- _Problem requirements_:
Quote the full listing word for word.

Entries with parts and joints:
══════
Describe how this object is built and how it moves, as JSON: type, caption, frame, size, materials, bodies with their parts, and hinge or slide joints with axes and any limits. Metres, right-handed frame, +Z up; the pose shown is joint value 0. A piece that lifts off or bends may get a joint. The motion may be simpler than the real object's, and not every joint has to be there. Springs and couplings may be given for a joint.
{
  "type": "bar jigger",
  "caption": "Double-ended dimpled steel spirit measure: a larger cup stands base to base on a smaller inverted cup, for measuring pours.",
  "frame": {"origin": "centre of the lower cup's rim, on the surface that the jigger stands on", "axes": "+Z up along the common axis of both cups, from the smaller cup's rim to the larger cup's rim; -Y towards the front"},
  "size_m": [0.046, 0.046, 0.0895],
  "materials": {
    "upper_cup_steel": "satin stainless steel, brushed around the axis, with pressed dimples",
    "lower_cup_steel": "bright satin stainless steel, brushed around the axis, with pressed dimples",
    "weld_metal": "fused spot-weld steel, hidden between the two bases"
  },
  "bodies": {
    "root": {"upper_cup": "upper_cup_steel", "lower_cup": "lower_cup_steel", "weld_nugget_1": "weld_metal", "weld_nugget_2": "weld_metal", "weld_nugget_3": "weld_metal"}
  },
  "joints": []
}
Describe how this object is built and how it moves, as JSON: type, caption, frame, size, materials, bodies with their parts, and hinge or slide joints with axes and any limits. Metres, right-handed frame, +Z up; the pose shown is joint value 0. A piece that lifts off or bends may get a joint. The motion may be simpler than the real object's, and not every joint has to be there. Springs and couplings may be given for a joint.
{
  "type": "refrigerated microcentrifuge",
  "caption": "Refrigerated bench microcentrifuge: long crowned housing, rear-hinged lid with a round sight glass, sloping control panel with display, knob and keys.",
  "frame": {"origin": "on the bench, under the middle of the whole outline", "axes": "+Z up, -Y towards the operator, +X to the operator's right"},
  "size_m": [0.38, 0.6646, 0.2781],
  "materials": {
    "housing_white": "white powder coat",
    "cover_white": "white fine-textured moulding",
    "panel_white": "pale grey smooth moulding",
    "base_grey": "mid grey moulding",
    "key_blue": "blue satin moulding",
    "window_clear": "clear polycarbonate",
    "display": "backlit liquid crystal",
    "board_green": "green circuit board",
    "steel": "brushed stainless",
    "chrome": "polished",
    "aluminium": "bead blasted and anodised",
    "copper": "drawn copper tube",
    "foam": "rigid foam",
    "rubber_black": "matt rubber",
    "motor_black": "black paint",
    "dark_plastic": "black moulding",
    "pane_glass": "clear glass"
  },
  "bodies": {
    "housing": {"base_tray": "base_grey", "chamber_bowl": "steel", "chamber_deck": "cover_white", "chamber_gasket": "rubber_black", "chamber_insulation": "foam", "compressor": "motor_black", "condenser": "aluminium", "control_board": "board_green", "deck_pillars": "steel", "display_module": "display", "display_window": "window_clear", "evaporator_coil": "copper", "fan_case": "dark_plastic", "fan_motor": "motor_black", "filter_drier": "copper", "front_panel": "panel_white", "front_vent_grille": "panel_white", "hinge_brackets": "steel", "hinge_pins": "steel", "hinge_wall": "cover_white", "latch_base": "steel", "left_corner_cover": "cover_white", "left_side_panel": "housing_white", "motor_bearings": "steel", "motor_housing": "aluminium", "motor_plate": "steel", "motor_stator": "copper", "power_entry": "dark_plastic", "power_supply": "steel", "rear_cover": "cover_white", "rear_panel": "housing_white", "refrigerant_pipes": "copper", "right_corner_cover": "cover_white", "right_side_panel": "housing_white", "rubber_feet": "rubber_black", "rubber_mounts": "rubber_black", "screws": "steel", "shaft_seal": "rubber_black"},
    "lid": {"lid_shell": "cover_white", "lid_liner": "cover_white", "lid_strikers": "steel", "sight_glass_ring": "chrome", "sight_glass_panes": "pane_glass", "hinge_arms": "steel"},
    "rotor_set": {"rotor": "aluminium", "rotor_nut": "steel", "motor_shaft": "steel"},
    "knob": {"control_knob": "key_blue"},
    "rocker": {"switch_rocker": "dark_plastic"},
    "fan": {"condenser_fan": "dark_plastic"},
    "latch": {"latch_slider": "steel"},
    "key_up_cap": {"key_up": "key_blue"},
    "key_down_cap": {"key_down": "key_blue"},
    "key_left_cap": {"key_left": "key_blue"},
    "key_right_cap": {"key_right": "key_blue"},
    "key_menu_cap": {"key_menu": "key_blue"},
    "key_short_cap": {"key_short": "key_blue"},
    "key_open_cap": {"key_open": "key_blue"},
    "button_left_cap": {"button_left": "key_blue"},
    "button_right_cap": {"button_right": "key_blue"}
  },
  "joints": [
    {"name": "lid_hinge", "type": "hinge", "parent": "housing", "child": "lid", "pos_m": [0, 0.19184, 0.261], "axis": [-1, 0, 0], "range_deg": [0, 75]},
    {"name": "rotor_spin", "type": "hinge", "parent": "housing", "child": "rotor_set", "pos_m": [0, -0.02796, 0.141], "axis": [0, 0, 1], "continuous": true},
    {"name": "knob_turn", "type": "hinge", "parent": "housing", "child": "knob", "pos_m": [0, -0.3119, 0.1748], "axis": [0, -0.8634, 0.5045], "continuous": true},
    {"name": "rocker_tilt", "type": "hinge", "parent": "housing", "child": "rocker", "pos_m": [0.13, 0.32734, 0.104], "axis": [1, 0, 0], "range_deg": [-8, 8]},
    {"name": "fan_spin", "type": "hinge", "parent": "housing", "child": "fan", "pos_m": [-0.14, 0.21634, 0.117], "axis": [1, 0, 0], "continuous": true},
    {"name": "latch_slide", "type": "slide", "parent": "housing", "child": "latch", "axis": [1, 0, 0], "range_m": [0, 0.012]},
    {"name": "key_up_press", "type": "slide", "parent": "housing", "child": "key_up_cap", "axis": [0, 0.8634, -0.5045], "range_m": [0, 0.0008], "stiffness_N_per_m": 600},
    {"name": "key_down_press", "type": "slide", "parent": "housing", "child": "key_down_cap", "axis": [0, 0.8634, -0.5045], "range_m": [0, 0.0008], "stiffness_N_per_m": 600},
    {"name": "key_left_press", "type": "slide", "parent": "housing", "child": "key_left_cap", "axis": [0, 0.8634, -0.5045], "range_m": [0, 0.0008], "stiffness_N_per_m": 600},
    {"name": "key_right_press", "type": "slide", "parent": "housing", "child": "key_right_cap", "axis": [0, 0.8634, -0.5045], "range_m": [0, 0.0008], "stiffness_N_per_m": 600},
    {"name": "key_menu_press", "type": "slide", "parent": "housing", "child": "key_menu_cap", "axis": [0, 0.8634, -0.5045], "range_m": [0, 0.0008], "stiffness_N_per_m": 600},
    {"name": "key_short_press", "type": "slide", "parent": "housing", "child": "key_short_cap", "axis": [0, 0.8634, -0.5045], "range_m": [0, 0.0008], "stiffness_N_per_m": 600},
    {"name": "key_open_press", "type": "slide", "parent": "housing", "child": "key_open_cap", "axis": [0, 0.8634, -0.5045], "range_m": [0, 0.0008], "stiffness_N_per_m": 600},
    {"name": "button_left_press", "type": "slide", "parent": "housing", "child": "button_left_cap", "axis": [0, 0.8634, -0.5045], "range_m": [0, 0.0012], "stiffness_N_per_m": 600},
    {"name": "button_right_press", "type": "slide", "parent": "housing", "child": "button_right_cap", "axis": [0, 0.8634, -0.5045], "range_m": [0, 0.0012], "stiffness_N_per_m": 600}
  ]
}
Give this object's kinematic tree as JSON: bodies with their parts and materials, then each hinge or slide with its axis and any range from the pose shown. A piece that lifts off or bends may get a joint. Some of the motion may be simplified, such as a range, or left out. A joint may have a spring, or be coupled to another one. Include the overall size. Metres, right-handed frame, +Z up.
══════
- _The answer_:
Describe how this object is built and how it moves, as JSON: type, caption, frame, size, materials, bodies with their parts, and hinge or slide joints with axes and any limits. Metres, right-handed frame, +Z up; the pose shown is joint value 0. A piece that lifts off or bends may get a joint. The motion may be simpler than the real object's, and not every joint has to be there. Springs and couplings may be given for a joint.
{
  "type": "bar jigger",
  "caption": "Double-ended dimpled steel spirit measure: a larger cup stands base to base on a smaller inverted cup, for measuring pours.",
  "frame": {"origin": "centre of the lower cup's rim, on the surface that the jigger stands on", "axes": "+Z up along the common axis of both cups, from the smaller cup's rim to the larger cup's rim; -Y towards the front"},
  "size_m": [0.046, 0.046, 0.0895],
  "materials": {
    "upper_cup_steel": "satin stainless steel, brushed around the axis, with pressed dimples",
    "lower_cup_steel": "bright satin stainless steel, brushed around the axis, with pressed dimples",
    "weld_metal": "fused spot-weld steel, hidden between the two bases"
  },
  "bodies": {
    "root": {"upper_cup": "upper_cup_steel", "lower_cup": "lower_cup_steel", "weld_nugget_1": "weld_metal", "weld_nugget_2": "weld_metal", "weld_nugget_3": "weld_metal"}
  },
  "joints": []
}
Describe how this object is built and how it moves, as JSON: type, caption, frame, size, materials, bodies with their parts, and hinge or slide joints with axes and any limits. Metres, right-handed frame, +Z up; the pose shown is joint value 0. A piece that lifts off or bends may get a joint. The motion may be simpler than the real object's, and not every joint has to be there. Springs and couplings may be given for a joint.
{
  "type": "refrigerated microcentrifuge",
  "caption": "Refrigerated bench microcentrifuge: long crowned housing, rear-hinged lid with a round sight glass, sloping control panel with display, knob and keys.",
  "frame": {"origin": "on the bench, under the middle of the whole outline", "axes": "+Z up, -Y towards the operator, +X to the operator's right"},
  "size_m": [0.38, 0.6646, 0.2781],
  "materials": {
    "housing_white": "white powder coat",
    "cover_white": "white fine-textured moulding",
    "panel_white": "pale grey smooth moulding",
    "base_grey": "mid grey moulding",
    "key_blue": "blue satin moulding",
    "window_clear": "clear polycarbonate",
    "display": "backlit liquid crystal",
    "board_green": "green circuit board",
    "steel": "brushed stainless",
    "chrome": "polished",
    "aluminium": "bead blasted and anodised",
    "copper": "drawn copper tube",
    "foam": "rigid foam",
    "rubber_black": "matt rubber",
    "motor_black": "black paint",
    "dark_plastic": "black moulding",
    "pane_glass": "clear glass"
  },
  "bodies": {
    "housing": {"base_tray": "base_grey", "chamber_bowl": "steel", "chamber_deck": "cover_white", "chamber_gasket": "rubber_black", "chamber_insulation": "foam", "compressor": "motor_black", "condenser": "aluminium", "control_board": "board_green", "deck_pillars": "steel", "display_module": "display", "display_window": "window_clear", "evaporator_coil": "copper", "fan_case": "dark_plastic", "fan_motor": "motor_black", "filter_drier": "copper", "front_panel": "panel_white", "front_vent_grille": "panel_white", "hinge_brackets": "steel", "hinge_pins": "steel", "hinge_wall": "cover_white", "latch_base": "steel", "left_corner_cover": "cover_white", "left_side_panel": "housing_white", "motor_bearings": "steel", "motor_housing": "aluminium", "motor_plate": "steel", "motor_stator": "copper", "power_entry": "dark_plastic", "power_supply": "steel", "rear_cover": "cover_white", "rear_panel": "housing_white", "refrigerant_pipes": "copper", "right_corner_cover": "cover_white", "right_side_panel": "housing_white", "rubber_feet": "rubber_black", "rubber_mounts": "rubber_black", "screws": "steel", "shaft_seal": "rubber_black"},
    "lid": {"lid_shell": "cover_white", "lid_liner": "cover_white", "lid_strikers": "steel", "sight_glass_ring": "chrome", "sight_glass_panes": "pane_glass", "hinge_arms": "steel"},
    "rotor_set": {"rotor": "aluminium", "rotor_nut": "steel", "motor_shaft": "steel"},
    "knob": {"control_knob": "key_blue"},
    "rocker": {"switch_rocker": "dark_plastic"},
    "fan": {"condenser_fan": "dark_plastic"},
    "latch": {"latch_slider": "steel"},
    "key_up_cap": {"key_up": "key_blue"},
    "key_down_cap": {"key_down": "key_blue"},
    "key_left_cap": {"key_left": "key_blue"},
    "key_right_cap": {"key_right": "key_blue"},
    "key_menu_cap": {"key_menu": "key_blue"},
    "key_short_cap": {"key_short": "key_blue"},
    "key_open_cap": {"key_open": "key_blue"},
    "button_left_cap": {"button_left": "key_blue"},
    "button_right_cap": {"button_right": "key_blue"}
  },
  "joints": [
    {"name": "lid_hinge", "type": "hinge", "parent": "housing", "child": "lid", "pos_m": [0, 0.19184, 0.261], "axis": [-1, 0, 0], "range_deg": [0, 75]},
    {"name": "rotor_spin", "type": "hinge", "parent": "housing", "child": "rotor_set", "pos_m": [0, -0.02796, 0.141], "axis": [0, 0, 1], "continuous": true},
    {"name": "knob_turn", "type": "hinge", "parent": "housing", "child": "knob", "pos_m": [0, -0.3119, 0.1748], "axis": [0, -0.8634, 0.5045], "continuous": true},
    {"name": "rocker_tilt", "type": "hinge", "parent": "housing", "child": "rocker", "pos_m": [0.13, 0.32734, 0.104], "axis": [1, 0, 0], "range_deg": [-8, 8]},
    {"name": "fan_spin", "type": "hinge", "parent": "housing", "child": "fan", "pos_m": [-0.14, 0.21634, 0.117], "axis": [1, 0, 0], "continuous": true},
    {"name": "latch_slide", "type": "slide", "parent": "housing", "child": "latch", "axis": [1, 0, 0], "range_m": [0, 0.012]},
    {"name": "key_up_press", "type": "slide", "parent": "housing", "child": "key_up_cap", "axis": [0, 0.8634, -0.5045], "range_m": [0, 0.0008], "stiffness_N_per_m": 600},
    {"name": "key_down_press", "type": "slide", "parent": "housing", "child": "key_down_cap", "axis": [0, 0.8634, -0.5045], "range_m": [0, 0.0008], "stiffness_N_per_m": 600},
    {"name": "key_left_press", "type": "slide", "parent": "housing", "child": "key_left_cap", "axis": [0, 0.8634, -0.5045], "range_m": [0, 0.0008], "stiffness_N_per_m": 600},
    {"name": "key_right_press", "type": "slide", "parent": "housing", "child": "key_right_cap", "axis": [0, 0.8634, -0.5045], "range_m": [0, 0.0008], "stiffness_N_per_m": 600},
    {"name": "key_menu_press", "type": "slide", "parent": "housing", "child": "key_menu_cap", "axis": [0, 0.8634, -0.5045], "range_m": [0, 0.0008], "stiffness_N_per_m": 600},
    {"name": "key_short_press", "type": "slide", "parent": "housing", "child": "key_short_cap", "axis": [0, 0.8634, -0.5045], "range_m": [0, 0.0008], "stiffness_N_per_m": 600},
    {"name": "key_open_press", "type": "slide", "parent": "housing", "child": "key_open_cap", "axis": [0, 0.8634, -0.5045], "range_m": [0, 0.0008], "stiffness_N_per_m": 600},
    {"name": "button_left_press", "type": "slide", "parent": "housing", "child": "button_left_cap", "axis": [0, 0.8634, -0.5045], "range_m": [0, 0.0012], "stiffness_N_per_m": 600},
    {"name": "button_right_press", "type": "slide", "parent": "housing", "child": "button_right_cap", "axis": [0, 0.8634, -0.5045], "range_m": [0, 0.0012], "stiffness_N_per_m": 600}
  ]
}
Give this object's kinematic tree as JSON: bodies with their parts and materials, then each hinge or slide with its axis and any range from the pose shown. A piece that lifts off or bends may get a joint. Some of the motion may be simplified, such as a range, or left out. A joint may have a spring, or be coupled to another one. Include the overall size. Metres, right-handed frame, +Z up.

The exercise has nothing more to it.